Measuring about 20 kilometres by two kilometres, the Coonawarra wine region is small, but nevertheless home to more than 20 cellar doors including recognisable names such as Wynns Coonawarra Estate, St Hugo, DiGiorgio Family Wines, Katnook Estate and Zema Estate.
At the other end of the scale, The Blok Coonawarra is one of the region’s smallest wineries, which is just the way Luke Trotter likes it. When opportunity knocked in 2005, he purchased the winery with his wife, Bec, and parents, Gary and Ann.
“We spent a lot of time in cellar doors and thought, in the long run, [a winery] would be a great place to work.” An aeronautical engineer by trade, Luke took a little time to warm to the Limestone Coast when he moved to Mount Gambier as a teenager, but he soon found his tribe; his tribe, in turn, helped him discover the myriad natural wonders of his new hometown. A genuine appreciation for man-made wonders – or at least one in particular – came a few years later while at university in Sydney.
“That’s where the love of Coonawarra kept evolving,” Luke explains. “Each holiday I would come home [and] instead of bringing suitcases back … I’d come home with a backpack and take one or two cases of wine back to college each term.
“Yeah, [it made me] popular, but I was proud of the region. Coonawarra wines have long punched well above their weight,” he says.
When we pull up to The Blok’s quaint cellar door, the ivy-covered roof bursting with autumnal colour, Luke is elbow-deep in the crushed grapes of a project wine, while his young daughter dances among the vines. It is a different experience entirely to that at Rymill Coonawarra, where regimented plane trees and a duelling-steeds statue – as per the logo – make for a regal entrance.

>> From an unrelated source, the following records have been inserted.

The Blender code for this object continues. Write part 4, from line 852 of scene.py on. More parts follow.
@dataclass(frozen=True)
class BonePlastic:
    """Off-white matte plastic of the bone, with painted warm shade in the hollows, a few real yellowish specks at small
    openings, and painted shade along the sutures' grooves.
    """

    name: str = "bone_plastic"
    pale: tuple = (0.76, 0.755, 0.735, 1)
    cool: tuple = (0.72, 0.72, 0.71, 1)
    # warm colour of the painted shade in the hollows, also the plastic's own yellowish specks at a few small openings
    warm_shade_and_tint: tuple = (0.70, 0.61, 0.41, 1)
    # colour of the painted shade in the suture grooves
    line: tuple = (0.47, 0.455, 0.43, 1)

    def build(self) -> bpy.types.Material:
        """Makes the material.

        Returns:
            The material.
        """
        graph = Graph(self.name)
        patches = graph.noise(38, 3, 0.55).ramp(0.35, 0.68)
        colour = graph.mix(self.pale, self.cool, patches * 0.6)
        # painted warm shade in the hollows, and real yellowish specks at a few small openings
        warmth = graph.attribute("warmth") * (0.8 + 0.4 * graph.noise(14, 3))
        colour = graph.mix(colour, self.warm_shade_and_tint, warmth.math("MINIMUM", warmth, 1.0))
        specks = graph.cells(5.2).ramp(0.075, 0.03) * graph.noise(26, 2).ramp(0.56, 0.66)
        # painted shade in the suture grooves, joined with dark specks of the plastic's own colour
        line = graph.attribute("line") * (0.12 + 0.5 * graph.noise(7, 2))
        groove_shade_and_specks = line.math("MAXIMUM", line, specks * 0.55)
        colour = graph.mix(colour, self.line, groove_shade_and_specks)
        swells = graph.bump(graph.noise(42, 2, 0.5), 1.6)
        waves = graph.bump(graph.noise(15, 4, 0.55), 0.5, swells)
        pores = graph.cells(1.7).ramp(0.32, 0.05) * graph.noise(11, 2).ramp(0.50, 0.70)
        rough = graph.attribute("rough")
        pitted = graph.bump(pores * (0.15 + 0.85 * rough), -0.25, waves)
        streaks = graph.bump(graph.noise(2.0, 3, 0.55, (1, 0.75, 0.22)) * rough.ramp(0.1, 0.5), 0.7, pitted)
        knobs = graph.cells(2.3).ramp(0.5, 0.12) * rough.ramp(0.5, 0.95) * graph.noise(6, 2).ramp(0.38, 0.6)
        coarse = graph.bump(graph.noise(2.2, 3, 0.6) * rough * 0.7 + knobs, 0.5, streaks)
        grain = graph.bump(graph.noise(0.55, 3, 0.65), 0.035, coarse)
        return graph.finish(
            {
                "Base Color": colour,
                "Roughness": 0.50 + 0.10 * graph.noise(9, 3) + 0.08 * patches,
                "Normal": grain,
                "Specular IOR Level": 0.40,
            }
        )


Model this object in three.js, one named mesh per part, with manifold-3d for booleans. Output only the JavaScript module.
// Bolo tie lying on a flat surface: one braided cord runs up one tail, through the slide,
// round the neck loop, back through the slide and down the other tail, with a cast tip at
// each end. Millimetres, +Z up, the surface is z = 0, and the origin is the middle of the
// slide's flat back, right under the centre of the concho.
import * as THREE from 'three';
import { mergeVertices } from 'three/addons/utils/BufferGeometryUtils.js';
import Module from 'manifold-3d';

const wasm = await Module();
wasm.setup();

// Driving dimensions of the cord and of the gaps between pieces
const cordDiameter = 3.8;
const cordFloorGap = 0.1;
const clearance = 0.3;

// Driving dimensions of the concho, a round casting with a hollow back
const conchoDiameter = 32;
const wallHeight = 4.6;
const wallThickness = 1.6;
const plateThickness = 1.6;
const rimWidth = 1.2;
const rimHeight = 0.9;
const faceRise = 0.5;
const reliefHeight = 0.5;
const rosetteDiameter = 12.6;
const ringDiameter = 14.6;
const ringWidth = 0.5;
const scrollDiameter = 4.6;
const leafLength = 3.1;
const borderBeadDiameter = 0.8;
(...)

The warehouse of stainless-steel tanks reveals a state-of-the-art operation, although it’s not all high tech these days.
General manager and winemaker Shannon Sutherland is just as proud to showcase The Alternates, a five-wine series he worked on during his first vintage at Rymill in 2018. As well as highlighting some left-of-field grapes, including petit verdot and sagrantino, Shannon experimented with innovative and sustainable techniques.
Less is More, for example, is a shiraz made without electrical equipment (hand-picked, foot-crushed, gravity-racked … and all that jazz) while another shiraz – Waste Not, Want Not – is fermented with roasted grape stalks, hence its moniker. All five are fun and easy drinking, and apparently easy buying. I am quick to arrange 12 bottles to be delivered to my front door.
The hypnotic sight of rolling vineyards sees us out of town and, in just over an hour, we are on the coast, getting acquainted with the picturesque seaside town of Robe. It’s quiet, and with a population of barely more than 1000, that’s no surprise. In summer, Robe’s seams are challenged as sun-seeking, ocean-loving holidaymakers stride in.
No sun today, though. Instead, strong winds whip up an angry sea under a grey and ominous sky, and the drama is befitting of this rocky coastline. Watching Mother Nature’s powers at work, in a place she has already worked so tirelessly, seems an entirely apt use of time.